**WHAT IS ASKED**: Copy out precisely the lines beginning at the line that contains "The OpenSCAD and" and ending at the line that contains "stretchers, wrapped canes", including both.

-- START DATASET --

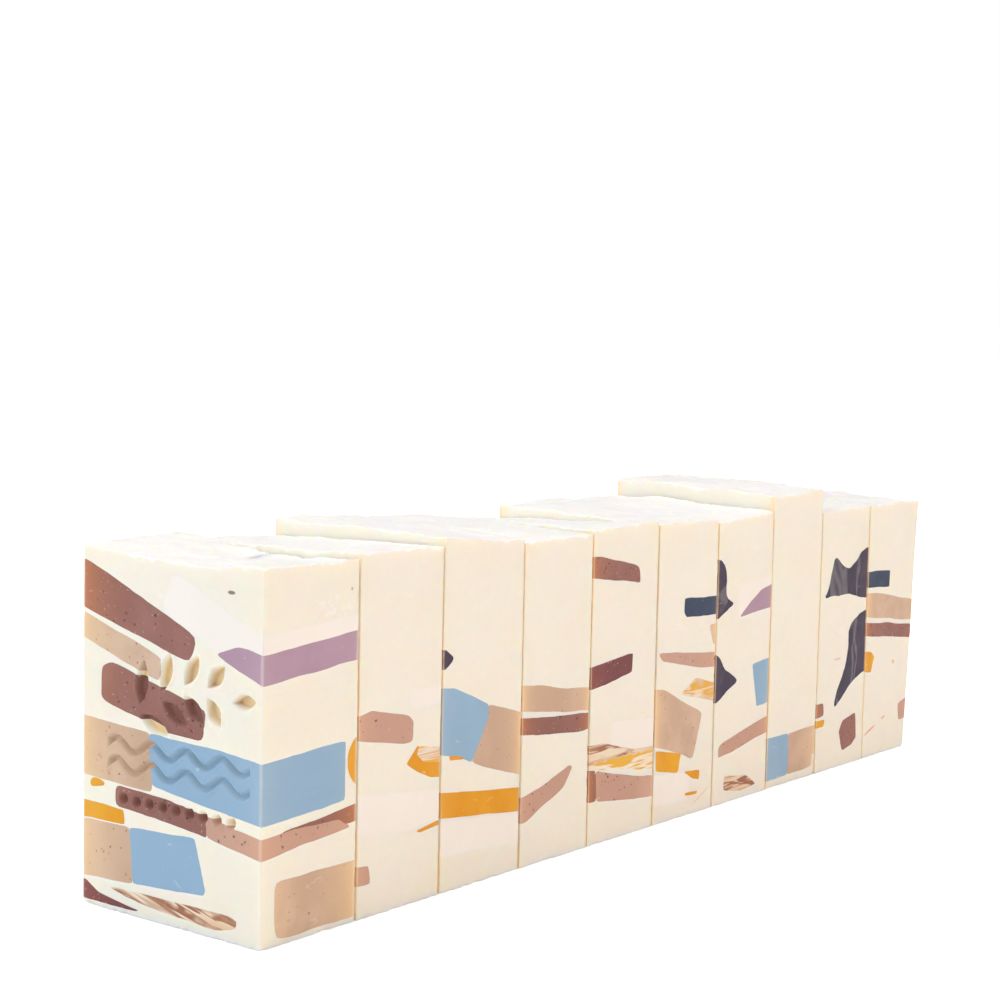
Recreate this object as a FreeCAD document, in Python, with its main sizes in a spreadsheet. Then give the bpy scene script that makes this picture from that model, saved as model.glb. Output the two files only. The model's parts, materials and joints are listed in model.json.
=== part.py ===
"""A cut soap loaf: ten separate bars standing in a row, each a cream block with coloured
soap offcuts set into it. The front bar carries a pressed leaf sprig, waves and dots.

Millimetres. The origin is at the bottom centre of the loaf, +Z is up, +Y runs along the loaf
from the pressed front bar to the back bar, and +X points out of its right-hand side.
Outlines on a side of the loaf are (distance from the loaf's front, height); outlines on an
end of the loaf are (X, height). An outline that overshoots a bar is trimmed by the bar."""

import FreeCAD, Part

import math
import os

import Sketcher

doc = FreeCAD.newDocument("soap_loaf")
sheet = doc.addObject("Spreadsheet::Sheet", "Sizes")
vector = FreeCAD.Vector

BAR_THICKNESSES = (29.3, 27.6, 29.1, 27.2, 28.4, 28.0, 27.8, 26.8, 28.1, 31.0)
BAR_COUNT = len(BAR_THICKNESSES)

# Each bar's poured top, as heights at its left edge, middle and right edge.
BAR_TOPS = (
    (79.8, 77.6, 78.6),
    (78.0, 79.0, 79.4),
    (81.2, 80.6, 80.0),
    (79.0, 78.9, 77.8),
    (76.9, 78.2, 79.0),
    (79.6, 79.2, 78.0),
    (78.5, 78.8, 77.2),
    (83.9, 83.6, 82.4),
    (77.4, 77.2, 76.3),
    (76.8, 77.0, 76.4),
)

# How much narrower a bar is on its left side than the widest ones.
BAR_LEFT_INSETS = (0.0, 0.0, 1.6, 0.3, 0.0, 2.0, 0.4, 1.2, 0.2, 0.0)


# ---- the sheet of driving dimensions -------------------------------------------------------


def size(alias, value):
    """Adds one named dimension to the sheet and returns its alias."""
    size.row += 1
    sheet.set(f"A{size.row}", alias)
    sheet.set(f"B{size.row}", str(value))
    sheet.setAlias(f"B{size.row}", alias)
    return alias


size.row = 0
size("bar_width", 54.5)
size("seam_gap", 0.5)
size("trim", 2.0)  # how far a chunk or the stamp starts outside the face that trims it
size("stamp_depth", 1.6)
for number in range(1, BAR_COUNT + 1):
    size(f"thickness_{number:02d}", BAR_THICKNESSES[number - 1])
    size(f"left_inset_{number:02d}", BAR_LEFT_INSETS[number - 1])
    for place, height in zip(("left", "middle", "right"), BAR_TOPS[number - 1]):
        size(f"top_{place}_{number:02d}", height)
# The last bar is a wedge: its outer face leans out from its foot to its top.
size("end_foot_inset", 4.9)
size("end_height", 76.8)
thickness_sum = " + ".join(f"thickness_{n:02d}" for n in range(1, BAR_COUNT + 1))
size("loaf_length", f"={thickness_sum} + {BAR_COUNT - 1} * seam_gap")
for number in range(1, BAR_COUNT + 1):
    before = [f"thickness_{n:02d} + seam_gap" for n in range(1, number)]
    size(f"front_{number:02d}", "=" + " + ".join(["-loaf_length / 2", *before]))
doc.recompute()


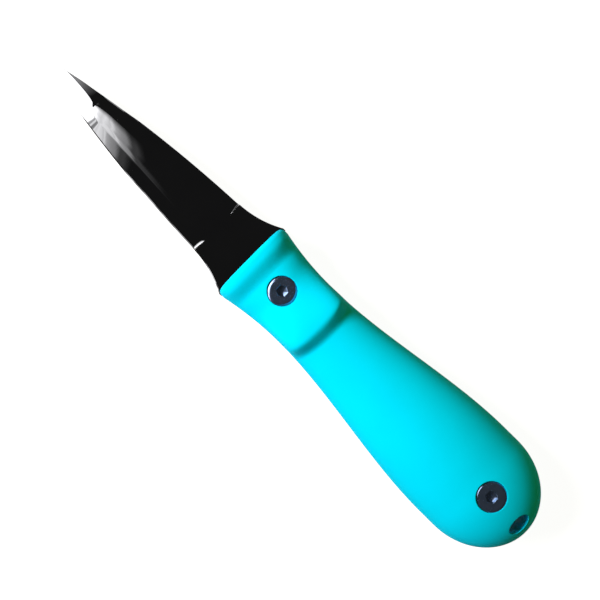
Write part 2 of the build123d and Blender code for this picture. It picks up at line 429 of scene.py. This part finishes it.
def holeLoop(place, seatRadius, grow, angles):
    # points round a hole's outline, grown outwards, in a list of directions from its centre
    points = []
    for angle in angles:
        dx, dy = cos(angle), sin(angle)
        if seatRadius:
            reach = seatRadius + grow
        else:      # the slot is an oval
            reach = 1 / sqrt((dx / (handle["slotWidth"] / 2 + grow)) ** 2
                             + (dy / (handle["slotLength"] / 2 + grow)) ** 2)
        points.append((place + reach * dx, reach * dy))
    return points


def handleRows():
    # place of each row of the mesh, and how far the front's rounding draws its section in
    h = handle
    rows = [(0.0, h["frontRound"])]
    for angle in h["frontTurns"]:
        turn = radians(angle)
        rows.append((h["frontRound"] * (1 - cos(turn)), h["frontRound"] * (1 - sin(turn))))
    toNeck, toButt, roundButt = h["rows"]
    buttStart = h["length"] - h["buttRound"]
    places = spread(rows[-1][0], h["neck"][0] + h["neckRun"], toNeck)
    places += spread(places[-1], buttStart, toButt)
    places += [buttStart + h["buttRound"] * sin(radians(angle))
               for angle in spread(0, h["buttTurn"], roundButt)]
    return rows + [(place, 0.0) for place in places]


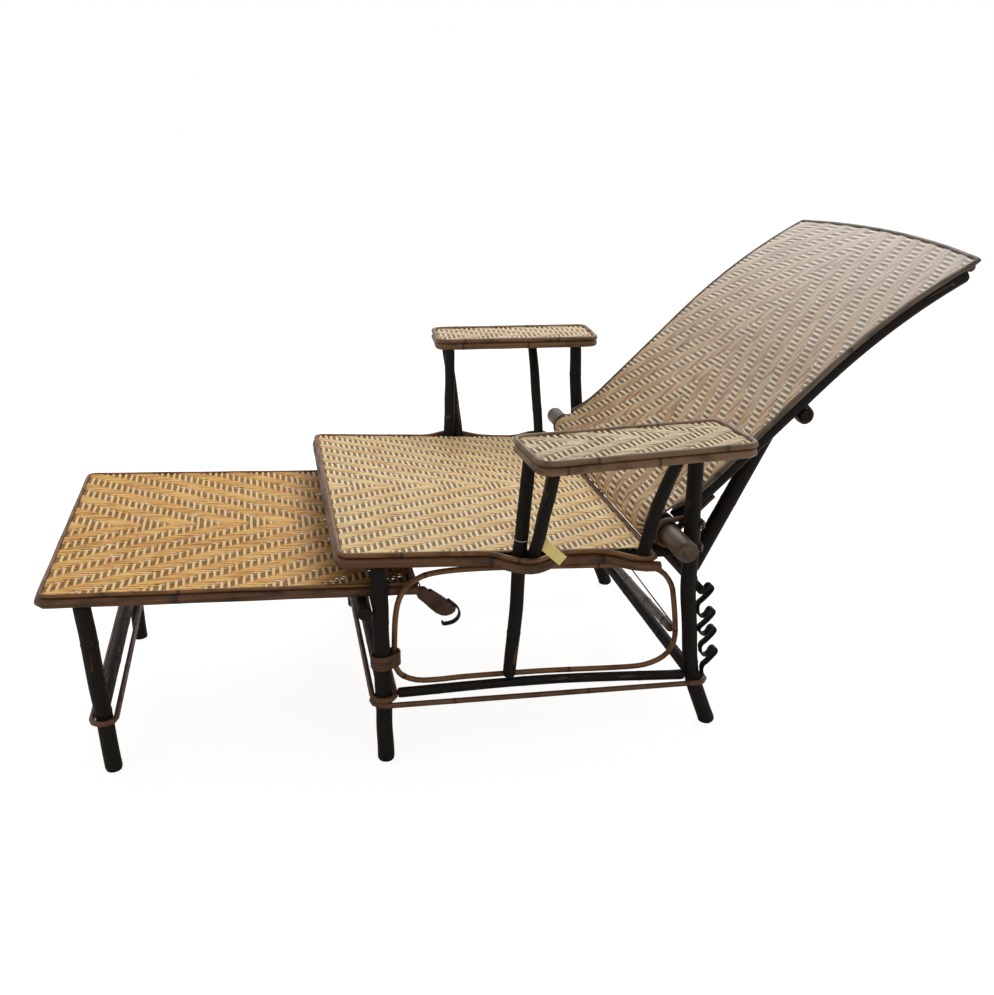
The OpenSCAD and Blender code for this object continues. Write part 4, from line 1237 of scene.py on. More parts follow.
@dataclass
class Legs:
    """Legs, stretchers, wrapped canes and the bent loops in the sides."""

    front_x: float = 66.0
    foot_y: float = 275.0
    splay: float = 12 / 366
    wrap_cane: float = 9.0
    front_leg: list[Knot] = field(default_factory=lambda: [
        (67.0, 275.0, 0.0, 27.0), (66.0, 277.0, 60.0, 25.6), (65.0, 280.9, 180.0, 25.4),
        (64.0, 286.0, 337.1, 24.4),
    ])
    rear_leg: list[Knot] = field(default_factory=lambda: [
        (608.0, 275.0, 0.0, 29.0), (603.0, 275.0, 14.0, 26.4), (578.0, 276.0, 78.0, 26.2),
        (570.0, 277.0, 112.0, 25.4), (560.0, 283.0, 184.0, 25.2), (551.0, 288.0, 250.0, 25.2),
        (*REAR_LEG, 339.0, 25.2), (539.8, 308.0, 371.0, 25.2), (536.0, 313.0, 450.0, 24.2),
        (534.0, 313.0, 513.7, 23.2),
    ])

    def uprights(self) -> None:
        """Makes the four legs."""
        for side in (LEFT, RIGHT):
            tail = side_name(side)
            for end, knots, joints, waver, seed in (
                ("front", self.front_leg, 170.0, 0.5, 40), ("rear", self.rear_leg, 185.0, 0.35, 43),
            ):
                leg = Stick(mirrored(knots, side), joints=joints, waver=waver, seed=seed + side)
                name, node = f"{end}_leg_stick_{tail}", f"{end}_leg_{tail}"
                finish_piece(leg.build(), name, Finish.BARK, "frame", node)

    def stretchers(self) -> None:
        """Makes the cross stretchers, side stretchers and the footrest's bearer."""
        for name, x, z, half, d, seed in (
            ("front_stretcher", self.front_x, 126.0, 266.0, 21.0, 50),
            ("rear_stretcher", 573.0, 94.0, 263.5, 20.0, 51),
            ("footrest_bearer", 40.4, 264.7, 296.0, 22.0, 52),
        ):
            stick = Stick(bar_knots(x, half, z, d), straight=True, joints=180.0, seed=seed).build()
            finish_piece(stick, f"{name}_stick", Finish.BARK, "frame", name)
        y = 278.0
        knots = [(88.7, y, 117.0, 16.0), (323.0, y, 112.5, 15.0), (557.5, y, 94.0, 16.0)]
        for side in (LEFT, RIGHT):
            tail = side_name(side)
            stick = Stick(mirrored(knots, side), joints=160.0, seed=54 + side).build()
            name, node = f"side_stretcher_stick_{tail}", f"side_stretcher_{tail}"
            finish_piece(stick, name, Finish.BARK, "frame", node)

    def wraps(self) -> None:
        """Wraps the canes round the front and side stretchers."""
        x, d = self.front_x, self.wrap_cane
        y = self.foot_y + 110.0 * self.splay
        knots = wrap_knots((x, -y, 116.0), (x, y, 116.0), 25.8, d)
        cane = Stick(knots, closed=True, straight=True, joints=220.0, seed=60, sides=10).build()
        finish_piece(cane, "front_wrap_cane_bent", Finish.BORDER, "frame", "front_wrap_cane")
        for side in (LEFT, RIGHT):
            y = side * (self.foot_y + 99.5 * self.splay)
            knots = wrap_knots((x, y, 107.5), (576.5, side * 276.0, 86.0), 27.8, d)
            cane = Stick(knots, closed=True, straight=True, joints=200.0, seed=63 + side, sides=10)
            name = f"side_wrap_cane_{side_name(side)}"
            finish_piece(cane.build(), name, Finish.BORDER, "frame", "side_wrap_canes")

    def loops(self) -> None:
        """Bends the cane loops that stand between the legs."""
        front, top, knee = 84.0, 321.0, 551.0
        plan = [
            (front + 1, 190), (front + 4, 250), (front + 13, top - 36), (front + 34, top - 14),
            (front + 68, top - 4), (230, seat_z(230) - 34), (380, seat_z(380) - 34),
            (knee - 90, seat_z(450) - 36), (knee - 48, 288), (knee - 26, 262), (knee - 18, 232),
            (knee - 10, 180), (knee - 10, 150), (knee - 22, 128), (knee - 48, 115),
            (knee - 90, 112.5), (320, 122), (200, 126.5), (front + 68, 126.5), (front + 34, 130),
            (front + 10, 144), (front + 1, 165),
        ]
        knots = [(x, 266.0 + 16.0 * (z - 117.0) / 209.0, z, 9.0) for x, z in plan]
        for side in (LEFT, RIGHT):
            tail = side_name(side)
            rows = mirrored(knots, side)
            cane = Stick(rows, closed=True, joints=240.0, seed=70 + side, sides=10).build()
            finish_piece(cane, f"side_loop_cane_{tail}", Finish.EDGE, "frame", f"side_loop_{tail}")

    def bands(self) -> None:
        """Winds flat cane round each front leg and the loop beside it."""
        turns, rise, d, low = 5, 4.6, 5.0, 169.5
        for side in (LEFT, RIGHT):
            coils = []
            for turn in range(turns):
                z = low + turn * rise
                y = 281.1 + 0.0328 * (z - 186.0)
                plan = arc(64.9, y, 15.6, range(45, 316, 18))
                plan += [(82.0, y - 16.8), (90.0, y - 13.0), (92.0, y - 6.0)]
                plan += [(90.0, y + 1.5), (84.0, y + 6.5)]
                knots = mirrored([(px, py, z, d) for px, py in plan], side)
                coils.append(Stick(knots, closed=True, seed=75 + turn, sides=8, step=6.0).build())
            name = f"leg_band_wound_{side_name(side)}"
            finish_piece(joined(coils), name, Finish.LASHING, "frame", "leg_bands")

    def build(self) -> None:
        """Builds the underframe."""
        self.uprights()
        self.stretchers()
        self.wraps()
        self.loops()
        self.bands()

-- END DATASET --

**CORRECT RESULT**:
The OpenSCAD and Blender code for this object continues. Write part 4, from line 1237 of scene.py on. More parts follow.
@dataclass
class Legs:
    """Legs, stretchers, wrapped canes and the bent loops in the sides."""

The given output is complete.